* START SUPPLIED ENTRIES *

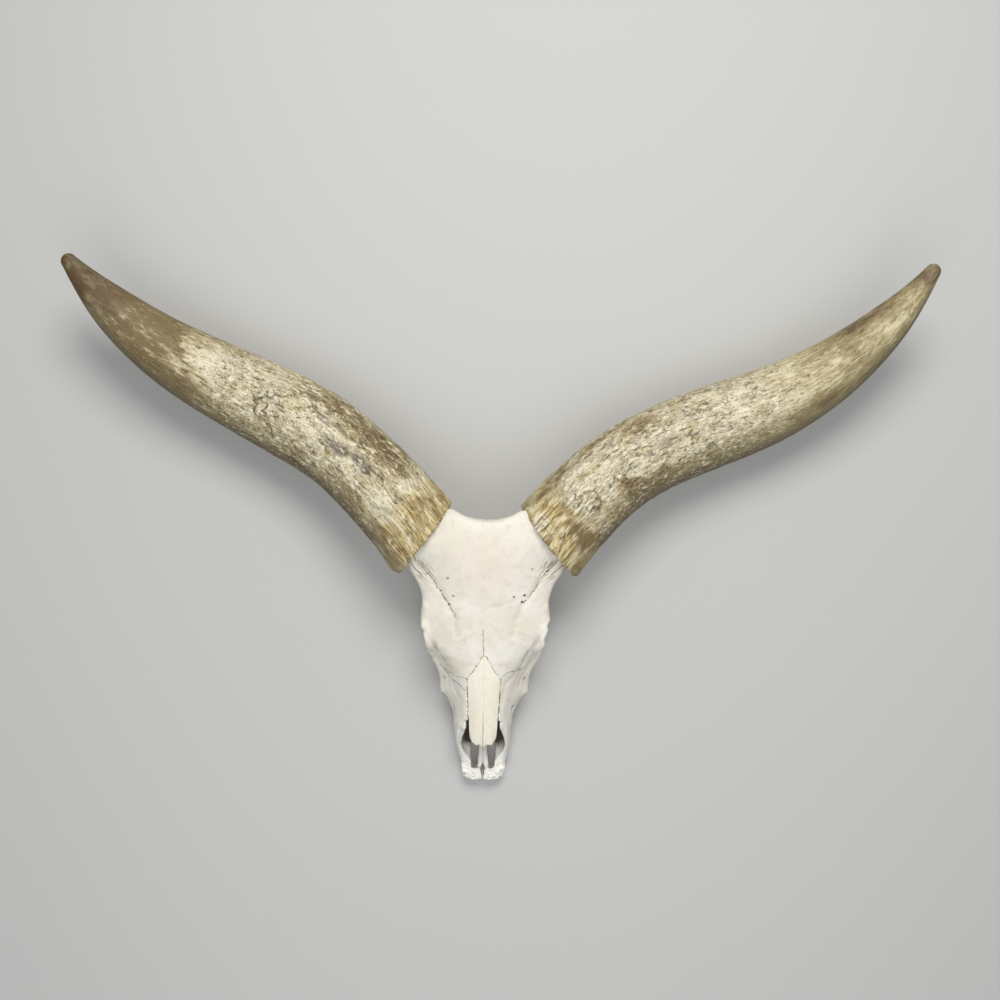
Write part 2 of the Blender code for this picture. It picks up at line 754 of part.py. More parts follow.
def finish(nodes):
    """Gives each node its material and sets them all with the middle of their box over the origin."""
    points = np.array([vert.co for node in nodes for vert in node.data.vertices])
    low, high = points.min(axis=0), points.max(axis=0)
    shift = Matrix.Translation((-(low[0] + high[0]) / 2, -(low[1] + high[1]) / 2, -low[2]))
    skull_collection = bpy.data.collections.new("watusi_skull")
    bpy.context.scene.collection.children.link(skull_collection)
    for node in nodes:
        bpy.context.scene.collection.objects.unlink(node)
        skull_collection.objects.link(node)
        node.data.transform(shift)
        node.data.shade_smooth()
        node.data.set_sharp_from_angle(angle=math.radians(35))
        kind = node.name.split("_")[0]
        colour, roughness = FINISHES[kind]
        finish = bpy.data.materials.new(node.name)
        finish.use_nodes = True
        shader = finish.node_tree.nodes["Principled BSDF"]
        shader.inputs["Base Color"].default_value = (*colour, 1)
        shader.inputs["Roughness"].default_value = roughness
        shader.inputs["Metallic"].default_value = 0
        node.data.materials.clear()
        node.data.materials.append(finish)


clear_scene()
finish(skull())
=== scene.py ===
"""Looks of an Ankole-Watusi ox skull with its two horn sheaths, life size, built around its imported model.

It lies face up with its nose towards -Y, and the camera looks straight down on it. Left and right are the
animal's own, so its left is +X. Places on the head are given in millimetres: t is the distance in front of
the poll, x the distance from the midline and z the height above the floor.
"""

import math

import bmesh
import bpy
import numpy as np
from mathutils import Matrix, Vector
from mathutils.bvhtree import BVHTree


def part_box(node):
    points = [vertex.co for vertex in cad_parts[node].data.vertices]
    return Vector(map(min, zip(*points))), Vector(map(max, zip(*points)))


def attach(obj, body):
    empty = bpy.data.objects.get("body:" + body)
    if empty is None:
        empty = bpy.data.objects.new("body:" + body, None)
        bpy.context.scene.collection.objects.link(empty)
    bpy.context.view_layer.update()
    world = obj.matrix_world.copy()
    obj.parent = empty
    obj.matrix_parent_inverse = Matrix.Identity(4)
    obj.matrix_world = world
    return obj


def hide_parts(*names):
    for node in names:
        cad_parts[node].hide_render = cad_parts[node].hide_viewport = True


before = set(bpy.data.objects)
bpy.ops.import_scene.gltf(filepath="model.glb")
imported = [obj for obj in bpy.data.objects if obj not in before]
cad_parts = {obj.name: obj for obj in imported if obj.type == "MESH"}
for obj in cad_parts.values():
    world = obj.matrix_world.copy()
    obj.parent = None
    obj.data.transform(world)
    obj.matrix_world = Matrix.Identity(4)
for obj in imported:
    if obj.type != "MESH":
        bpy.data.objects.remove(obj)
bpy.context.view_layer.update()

# Cranium: forehead, face, braincase, arches and the stumps that carry the horns, fused as they are in an
# old ox. It is bone, boiled and bleached until it is matt and chalky, with open seams between its plates.
# A copy of the CAD cranium gets a finer skin here, and then its seams, grooves, pits and worn relief.
MM = 0.001
NASAL_BACK = 227  # t where the nasal bones start, which gives the poll's own place
MIDLINE_X = (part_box("nasal_left")[0][0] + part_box("nasal_right")[1][0]) / 2
POLL_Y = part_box("nasal_left")[1][1] + NASAL_BACK * MM
HEAD = np.array([MIDLINE_X, POLL_Y, 0.0])  # where t, x and z are 0
SIDES = {"left": 1, "right": -1}  # sign of x on either side of the head

CRANIUM_GRAIN = 2.7 * MM
CRANIUM_ROUNDS = 16
CROWNS = ((196, 340), (24, 80), (-5, 16.5))  # spans of t, x and z that the CAD cranium's plain teeth take up

# Seams and cracks: view, side, depth, half width, how far they wander, then their points. A top or under
# view gives points as t, x, a side view as t, z and a back view as x, z.
SEAMS = [
    ("top", "middle", 0.9, 0.6, 0.8,
     [(183, -2.4), (190, -2.6), (198, -2.0), (207, -2.2), (218, -1.2), (229, -0.6)]),
    ("top", "both", 0.8, 0.7, 0.9, [(228, 3), (240, 9.6), (254, 18), (267, 27)]),
    ("top", "both", 0.9, 0.75, 0.8, [(266, 29), (284, 27.6), (300, 27), (335, 25.4), (351, 24.5)]),
    ("top", "right", 0.9, 0.6, 1.4,
     [(267.5, 27), (265.3, 42), (262.2, 52.7), (259.7, 60.8), (257, 69), (252.6, 75.3), (246, 80)]),
    ("top", "left", 0.9, 0.6, 1.4,
     [(266.8, 27), (259.2, 35.2), (254.3, 43.5), (253.6, 52), (253.7, 60.7), (249.3, 67.5), (244.3, 72.5),
      (237.5, 79.2)]),
    ("top", "right", 1.2, 0.75, 1.3,
     [(258, 69.5), (266.7, 61.8), (273.8, 52.8), (277.4, 45.6), (281.3, 38.5), (290.9, 29)]),
    ("top", "left", 0.6, 0.6, 1.3, [(251, 64), (259.3, 59.1), (269.7, 54.3), (278.1, 49.3)]),
    ("top", "right", 1.1, 0.65, 1.5,
     [(62, 118), (66.9, 116), (81.7, 103.1), (96.3, 89.8), (111.1, 79.8), (125.9, 69.8), (134.2, 64.7),
      (141, 58.7)]),
    ("top", "right", 0.7, 0.6, 1.5, [(139, 61), (148, 55), (160, 49)]),
    ("top", "left", 1.1, 0.65, 1.9,
     [(57, 122), (61.8, 119), (72.1, 109.7), (82.3, 100.1), (94.1, 92.3), (106, 84.4), (117.9, 76.5),
      (124, 72)]),
    ("top", "left", 0.9, 0.6, 1.0, [(64, 99.3), (85.7, 90.3), (100.9, 82.6)]),
    ("top", "right", 0.9, 0.6, 0.9, [(74, 97.5), (84, 92), (96.2, 86.5)]),
    ("top", "right", 0.9, 0.6, 0.9, [(85, 112), (90, 103), (93, 94)]),
    ("top", "left", 1.1, 0.75, 0.8, [(131, 67.5), (135, 62), (133.6, 56.5)]),
    ("side", "both", 0.8, 0.7, 1.4, [(140, 92), (152, 86), (160, 76), (173, 66)]),
    ("side", "both", 0.8, 0.7, 1.4, [(214, 84), (226, 79), (243, 80), (256, 76), (263, 68)]),
    ("side", "both", 0.7, 0.7, 1.4, [(263, 68), (252, 58), (236, 55), (222, 46), (204, 42)]),
    ("side", "both", 0.7, 0.7, 1.6, [(58, 100), (72, 118), (92, 128), (112, 124), (128, 110), (138, 96)]),
    ("under", "middle", 0.9, 0.7, 1.0, [(212, 0), (240, 0.6), (280, -0.4), (320, 0.3), (352, 0)]),
    ("under", "both", 0.8, 0.7, 1.4, [(240, 0), (236, 8), (239, 18), (232, 30), (222, 38)]),
    ("back", "middle", 0.8, 0.7, 1.8,
     [(-74, 118), (-52, 140), (-26, 151), (0, 154), (26, 151), (52, 140), (74, 118)]),
    ("back", "both", 0.8, 0.7, 1.4, [(22, 96), (40, 92), (56, 82), (66, 68)]),
]
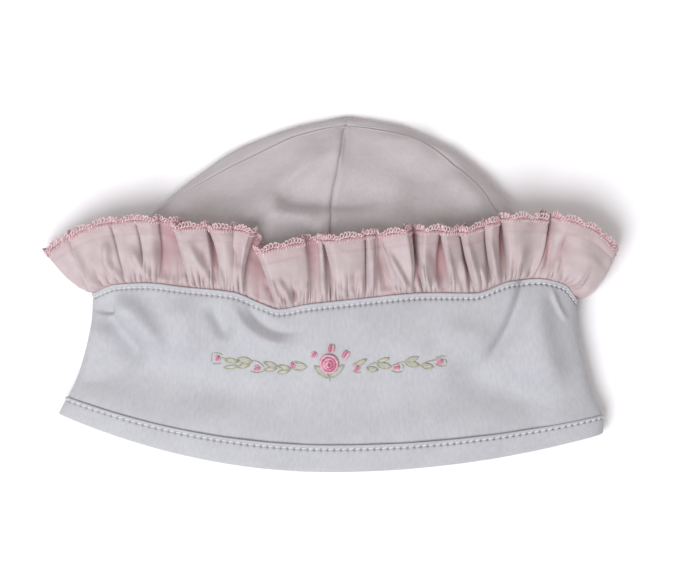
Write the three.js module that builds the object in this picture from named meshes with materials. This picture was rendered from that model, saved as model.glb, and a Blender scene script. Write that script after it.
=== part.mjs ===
// A baby's hat of white cotton jersey, lying flat on its back: a crown of four sewn gores, a deep
// turned-up cuff with a folded hem, a gathered pink ruffle with a lace edge standing out of the
// cuff's top edge, and a bullion-stitch rose with buds in the middle of the cuff.
// Millimetres. The hat lies on the plane z = 0, the tip of its crown towards +Y and its mouth
// towards -Y, and the face that shows looks up along +Z.
import * as THREE from "three";

// Driving dimensions
const CUFF_WALL = 1.5;
const CROWN_INSET = 2.0; // from the hat's outer shape in to the crown's outer face
const CROWN_WALL = 1.2;
const CROWN_LAP = 0.028; // how much lower up the hat the crown's inner face ends at the tip
const GAP = 0.3; // between pieces that are sewn together
const RUFFLE_GAP = 0.5;
const RUFFLE_WALL = 1.0;
const RUFFLE_HEIGHT = 20.5;
const LACE_WALL = 0.8;
const LACE_HEIGHT = 2.4;
const RUFFLE_SPREAD = 0.75; // under 1 bows the ruffle's spread ends outwards
const RUFFLE_RISE = 10; // degrees that the front of the ruffle stands up off the crown
const FLAT_FROM = 0.45; // sine of the angle round the hat past which its back lies flat
const SIDE_ROUNDNESS = 0.75; // under 1 makes the side folds fuller

// Places up the hat: 0 is the edge of its mouth, 1 the cuff's top edge, 2 the crown's tip.
const HEM_SEAM = 0.13;
const HEM_PLAY = 0.005; // half of the gap along the hem's seam
const CUFF_TOP = 1;
const TIP = 2;

// The hat's outline from above, a row for each level up it. left_x, left_y, right_x and right_y are
// where its side folds lie, and middle_y is where the level crosses the middle of the front.
const OUTLINE = [
  { at: 0.0, left_x: -89.6, left_y: -39.9, right_x: 90.4, right_y: -46.5, middle_y: -58.7 },
  { at: 0.13, left_x: -86.6, left_y: -35.0, right_x: 90.2, right_y: -41.0, middle_y: -51.3 },
  { at: 0.35, left_x: -83.2, left_y: -27.0, right_x: 86.8, right_y: -33.5, middle_y: -39.5 },
  { at: 0.57, left_x: -80.8, left_y: -17.8, right_x: 83.6, right_y: -22.5, middle_y: -27.0 },
  { at: 0.8, left_x: -78.9, left_y: -8.0, right_x: 80.8, right_y: -9.5, middle_y: -13.0 },
  { at: 1.0, left_x: -78.4, left_y: 0.0, right_x: 80.6, right_y: -1.0, middle_y: 0.0 },
  { at: 1.14, left_x: -74.6, left_y: 8.5, right_x: 76.4, right_y: 8.5, middle_y: 8.0 },
  { at: 1.29, left_x: -69.2, left_y: 17.5, right_x: 70.4, right_y: 17.5, middle_y: 17.0 },
  { at: 1.43, left_x: -62.6, left_y: 25.5, right_x: 64.6, right_y: 25.5, middle_y: 25.0 },
  { at: 1.58, left_x: -52.9, left_y: 34.0, right_x: 58.0, right_y: 34.0, middle_y: 33.2 },
  { at: 1.7, left_x: -43.5, left_y: 41.0, right_x: 51.3, right_y: 41.0, middle_y: 39.8 },
  { at: 1.81, left_x: -34.5, left_y: 47.0, right_x: 43.7, right_y: 47.0, middle_y: 45.6 },
  { at: 1.9, left_x: -23.1, left_y: 52.0, right_x: 34.1, right_y: 52.0, middle_y: 50.9 },
  { at: 1.955, left_x: -12.6, left_y: 55.5, right_x: 25.9, right_y: 55.5, middle_y: 54.8 },
  { at: 1.985, left_x: -3.6, left_y: 57.4, right_x: 16.4, right_y: 57.4, middle_y: 57.1 },
  { at: 2.0, left_x: 2.0, left_y: 58.7, right_x: 9.2, right_y: 58.7, middle_y: 58.7 },
];

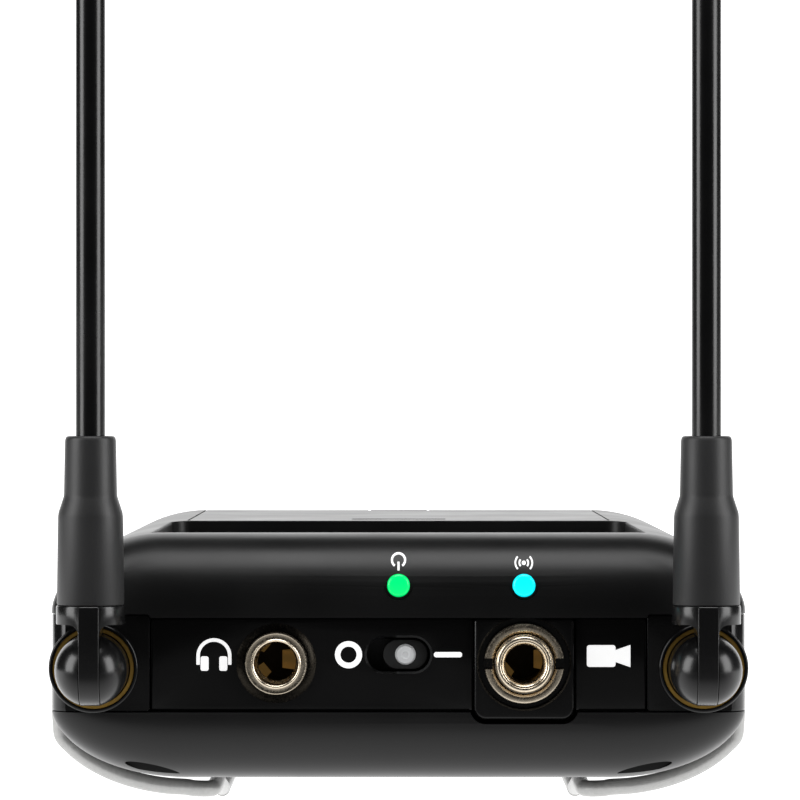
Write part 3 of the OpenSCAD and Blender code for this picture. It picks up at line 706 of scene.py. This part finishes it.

* END SUPPLIED ENTRIES *

TASK REQUIREMENTS
Tally up the lines holding the word "picture" in the data above, and answer with that figure only.

ANSWER
3